Sexta-feira, 24 de Agosto de 2007
... quando já estava exausta da minha própria insónia, quando já não conseguia ler nem mais um parágrafo, apreciar nem mais uma fotografia do World Press Photo Book de 1999, na trigésima segunda volta da sala para o quarto, passei pelas janelas da cozinha e vi que a madrugada se diluía numa luz perfeita para umas boas fotografias. Mas se já estava demasiado cansada para me por a pensar onde tinha a máquina, o que dizer sobre o esforço intransponível de raciocinar sobre a velocidade de obturação e a abertura do diafragma...
Quando me levantei às 8:45h, doeu-me mais do que é costume abrir os olhos por também verificar que a suavidade da luz e o enquadramento poético se tinham perdido na agressividade habitual do urbanismo selvagem.
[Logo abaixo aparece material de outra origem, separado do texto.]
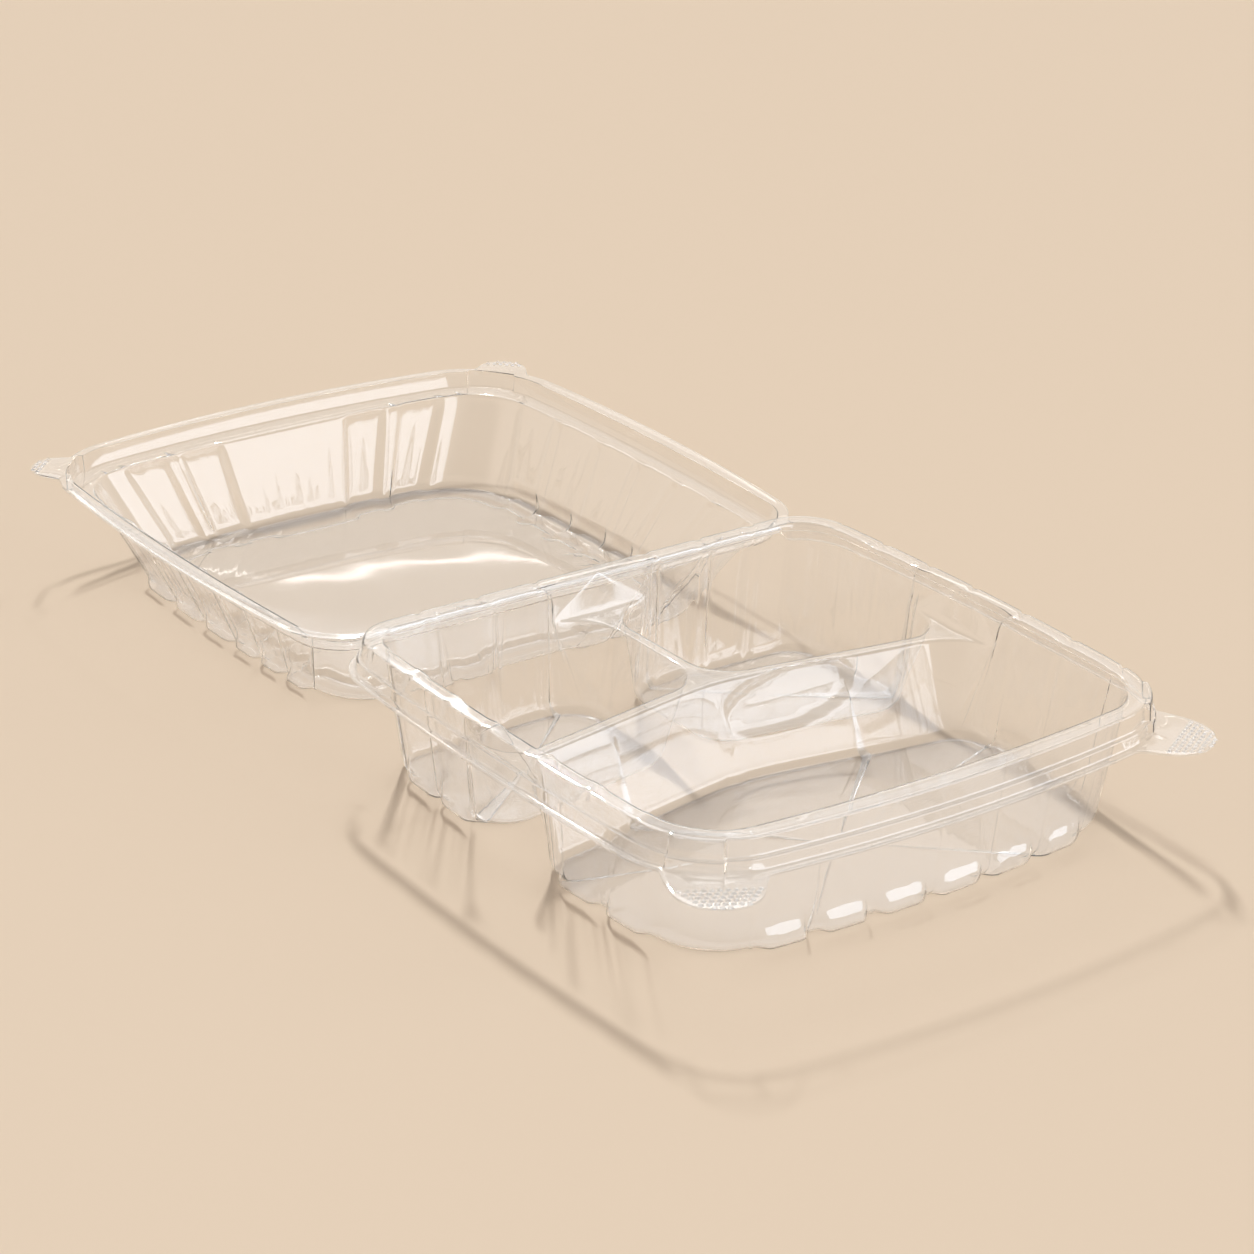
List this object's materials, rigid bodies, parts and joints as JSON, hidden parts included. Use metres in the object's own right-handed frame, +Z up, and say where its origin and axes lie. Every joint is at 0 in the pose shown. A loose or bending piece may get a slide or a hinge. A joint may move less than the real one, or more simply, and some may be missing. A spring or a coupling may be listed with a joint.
{
  "type": "plastic clamshell container",
  "caption": "Clear hinged food container with a compartmented fluted base, a dished lid and corner tabs, shown open and lying flat.",
  "frame": {"origin": "middle of the open container's footprint, on the surface that it stands on", "axes": "+X along the hinge, +Y from the base to the opened lid, +Z up"},
  "size_m": [0.2462, 0.4544, 0.0515],
  "materials": {
    "base_sheet": "clear gloss, thermoformed sheet",
    "lid_sheet": "clear gloss, thermoformed sheet"
  },
  "bodies": {
    "base": {"base": "base_sheet"},
    "lid": {"lid": "lid_sheet"}
  },
  "joints": [
    {"name": "lid_hinge", "type": "hinge", "parent": "base", "child": "lid", "pos_m": [0, 0.00395, 0.0441], "axis": [1, 0, 0], "range_deg": [0, 180]}
  ]
}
O lago dos patos já não parecia um espelho, e as obras lá do fundo, as que me limitam o horizonte, já estavam cobertas da mesma fealdade poeirenta de sempre. Nem as silhuetas das gruas se safavam, por terem perdido esse perfil sombrio e essa posição de descanso geométrico, e recuperado a cor de metal transitório e um desagradável movimento dessincronizado.
A vida também é feita de oportunidades perdidas. No meu caso, aquelas a que o sono ganha.
Terça-feira, 24 de Julho de 2007
Tornei-me insone.
Creio que a perturbação começou quando inadvertidamente reciclei a lista das compras.